Чтобы немного разрядить обстановку, я предложил желающим заключить пари на доллар: сколько времени понадобится, чтобы вынести вердикт. Мнения разошлись: от двадцати минут (мое предположение) до семи часов. Профессор Бредли сказал — час и, поскольку оказался к истине ближе всего (жюри заседало сорок пять минут), был объявлен победителем. Разумеется, присяжные пришли к единодушному решению: виновны. Тем не менее, я был настолько рад (и настолько легкомыслен) тому, что отпало обвинение в заговоре, что это меня ничуть не задело. Самое большое, что могли дать по этой статье, — год тюремного заключения. Учитывая, что светило шесть, такой приговор казался избавлением. Дав подписку о невыезде, большинство из нас в тот же вечер поездом оправились в Нью-Йорк. Через несколько недель был оглашен приговор суда: десятерым — три месяца тюрьмы, доктору Барски — шесть. Приговор был тут же обжалован — сначала в апелляционном суде, затем, после отклонения апелляции, в Верховном суде США. Там, однако, дело принять к рассмотрению вообще отказались. Отбывать срок нам предстояло с конца весны 1950 года.

Через некоторое время после описанных событий я получил телеграмму от Фредерика Жолио-Кюри с приглашением принять участие в крупной международной конференции в защиту мира, которая должна была открыться в Париже 20 апреля. Решив, что крупная международная конференция вполне может обойтись без Говарда Фаста, я приглашение отклонил. Но Жолио-Кюри моего отказа не принял и телеграфировал вновь: «Настаиваю Вашем личном участии в парижской конференции.

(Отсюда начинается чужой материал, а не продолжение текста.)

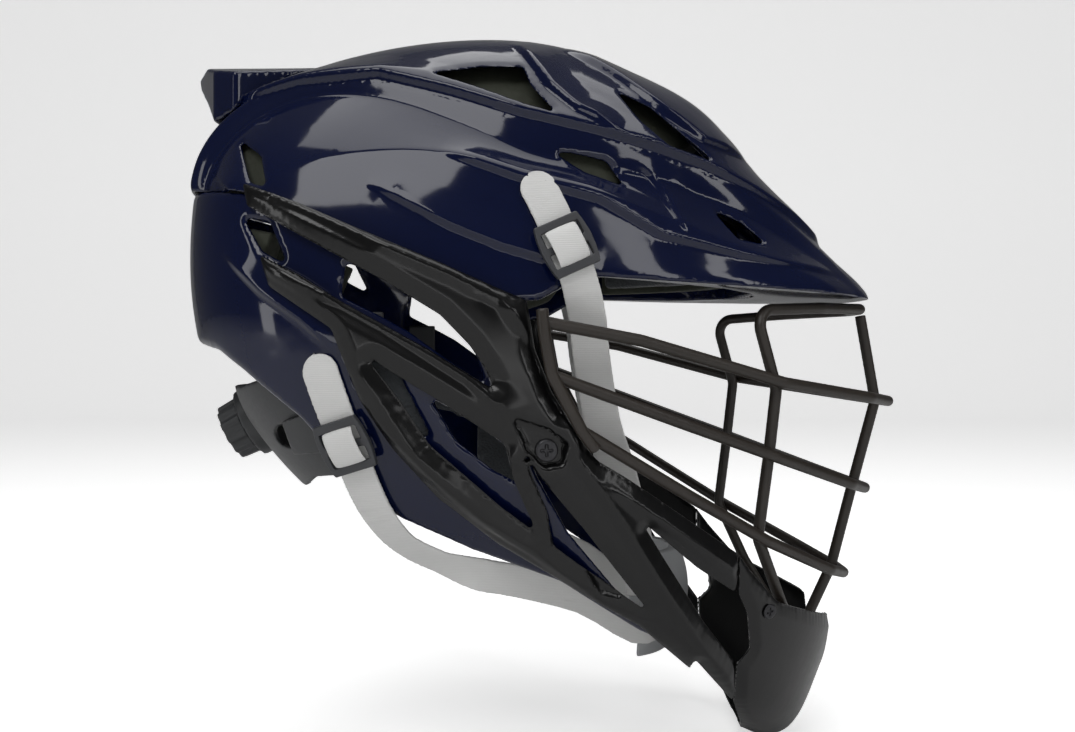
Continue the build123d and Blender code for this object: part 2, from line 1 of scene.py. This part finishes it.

Жолио-Кюри».

Телеграммы производят на меня впечатление, есть в них то же, что и в письмах от адвокатов: они порождают чувство долга. Тем не менее, я продолжал сомневаться, но Бетт считала, что я не имею права отказываться.

Я ответил Жолио-Кюри 1 апреля 1949 года: «Получил вашу телеграмму. Постараюсь, по возможности срочно, получить заграничный паспорт. Как ни странно, трудность в настоящий момент заключается не столько в позиции Госдепартамента, сколько в приговоре суда, по которому я должен отбыть тюремный срок. Чтобы получить паспорт, мне нужно прежде всего разрешение судьи выехать из страны».